O pronunciamento do presidente e o generalismo amplo com pose e sem prazo
A arte de dizer o que um grupo específico quer ouvir, sem se comprometer com nada em específico e nem comprometer acordos políticos e partidários.

Se um dia existiu tabu sobre o governo Lula (PT) realizar pronunciamentos oficiais, originalmente destinados à informação formal do povo brasileiro, com estética de campanha partidária, isto não existe mais. O vídeo gravado e editado para o último dia do trabalhador poderia ser enquadrado como parte de um guia eleitoral, sem nenhum problema.
Todo o roteiro, junto com a edição de imagens e o jogo de câmeras foi feito com o objetivo de vender a imagem de Lula e não apenas transmitir uma “mensagem aos trabalhadores”. Completaria o vídeo, tranquilamente, a frase “no domingo, vote 13”. Mas se fosse assim o véu judiciário ficaria comprometido, enquanto ornamento ativo. Melhor preservar.
Para a militância
A escala 6x1 entrou no script de Lula apoiada firmemente no bom e velho "generalismo amplo com pose e sem prazo". Disse o presidente: “Nós vamos aprofundar o debate sobre a redução da jornada de trabalho vigente no país, em que o trabalhador e a trabalhadora passam seis dias no serviço e têm apenas um dia de descanso. A chamada jornada 6 por 1. Está na hora do Brasil dar esse passo, ouvindo todos os setores da sociedade, para permitir um equilíbrio entre a vida profissional e o bem-estar de trabalhadores e trabalhadoras”.
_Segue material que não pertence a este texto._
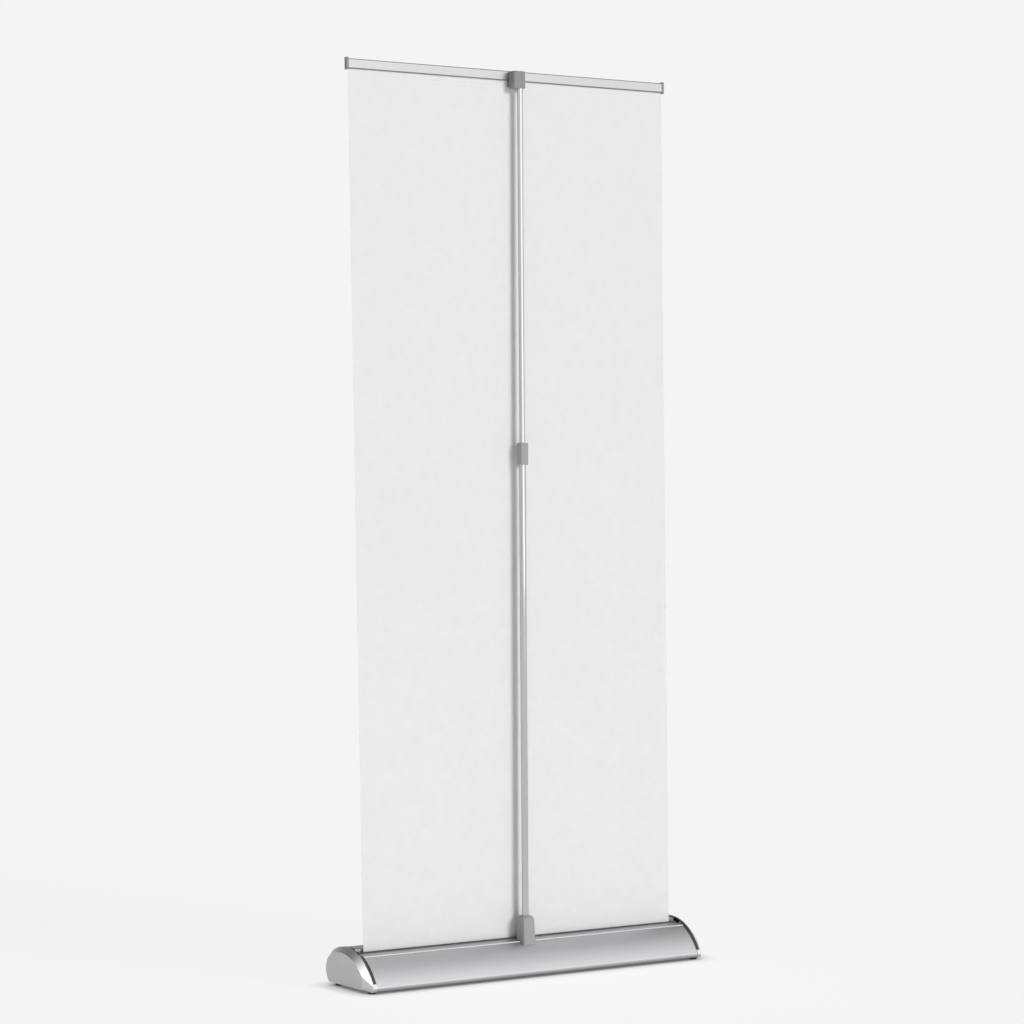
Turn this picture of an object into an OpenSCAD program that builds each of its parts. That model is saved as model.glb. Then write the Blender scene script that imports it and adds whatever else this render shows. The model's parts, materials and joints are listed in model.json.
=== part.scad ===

Nenhuma medida concreta, nenhum projeto anunciado, nem mesmo a determinação de formar um “Grupo de Trabalho”, que é a ferramenta preferida dos gestores que não têm interesse em encontrar solução. Tem um problema que eu não quero discutir? Forma um grupo de trabalho. Mas nem isso foi anunciado.
Foi só um aceno à militância, nada além. E até a própria militância sabe que as intenções de Lula são tão concretas quanto vapor e purpurina.
Calendário
Lula aproveitou o momento também para reforçar a meia verdade de que seu governo está combatendo a corrupção no INSS, como se houvesse uma força tarefa formada pelo governo para combater as fraudes contra os aposentados e pensionistas.
Na verdade, as fraudes aumentaram 300% quando o governo Lula assumiu, em 2023. A explosão chamou a atenção dos órgãos de controle de ação independente, embora vinculados ao Governo Federal, como CGU e Polícia Federal. Mas o presidente, oficialmente, só soube da operação na manhã em que ela estava acontecendo.
Foi, porém, um dado na fala de Lula o que mais chamou a atenção. É que ele disse que as fraudes começaram em 2019 (primeiro ano de Bolsonaro). Ele omitiu que as investigações apontam o início dos descontos fraudulentos desde 2016, no governo de Michel Temer (MDB). Ficou a dúvida sobre a intenção desse “equívoco”.
Seria porque o MDB de Temer, hoje, voltou a ser aliado do governo e está preparando uma federação com Republicanos ou PSD que pode deixá-lo ainda mais forte? Já que se ia contar uma verdade pela metade, o que custa aliviar para um aliado político também, né?
Sonho meu
No discurso de Lula, o que também entrou no ramo do “generalismo amplo com pose e sem prazo” foi o ressarcimento para os aposentados e pensionistas roubados pelas associações e sindicatos em conluio com funcionários do INSS.
O presidente disse assim: “Determinei à Advocacia-Geral da União que as associações que praticaram cobranças ilegais sejam processadas e obrigadas a ressarcir as pessoas que foram lesadas”.
Na prática, ele disse que “mandou a AGU tomar providências”, mas a verdade é que nem a AGU sabe como vai fazer isso e nem quando. O governo está preocupado porque vão faltar R$ 10 bilhões para pagar as contas em 2027 e não tem condições de assumir mais essa dívida.
Ninguém acredita também que processando os sindicatos a AGU vai “encontrar” R$ 6 bilhões, no mínimo, para cobrir as fraudes. Quem espera justiça nesse caso talvez se dê por muito satisfeito se alguém for preso ou se o esquema de fraude for interrompido. Todo o resto é sonho.